The MUD tradition produces a distinctive insight: building a virtual world and programming a system are the same act. In a MUD, a room is a software object. A sword is a software object. An NPC is a software object with behavior. Creating a forest means writing code that instantiates rooms with descriptions, connects them with exits, populates them with objects, and defines the rules by which players interact with them. There is no separation between “content” and “code” — the world is code, and code is the world.
This convergence is most explicit in LPMud and MOO systems, where world builders write in a programming language (LPC or MOO code) to create the spaces players inhabit. A skilled MUD builder is simultaneously a game designer, a fiction writer, and a programmer. The mudlib provides the vocabulary (base classes for rooms, objects, creatures); the builder uses that vocabulary to construct a specific world.
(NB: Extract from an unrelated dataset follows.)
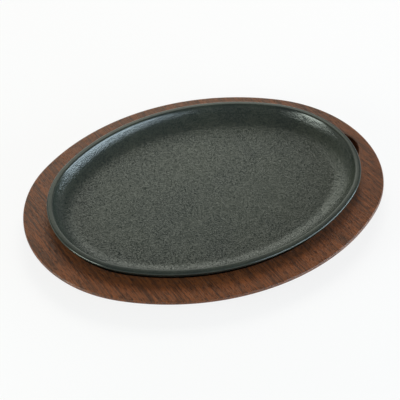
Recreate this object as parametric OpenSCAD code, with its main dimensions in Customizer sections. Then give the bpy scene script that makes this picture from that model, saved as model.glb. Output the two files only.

This insight connects to the interactive semioverse formalism in this library, which models virtual environments as spaces where signs (descriptions, commands, responses) and things (objects with handles) interact through a formally specified semantics. The MUD is perhaps the purest implementation of this model: everything in the world is both a sign (it has a description, it responds to examination) and a computational object (it has state, it responds to operations). The text interface makes this explicit — the world is language all the way down, and the language is executable.
The pattern extends beyond games. Content management systems, interactive fiction engines, simulation platforms, and virtual world toolkits all face the same fundamental problem: how to provide infrastructure that lets non-engine-programmers build worlds. The MUD tradition, through decades of iteration on mudlib architecture, developed one of the earliest and most thoroughly explored solutions.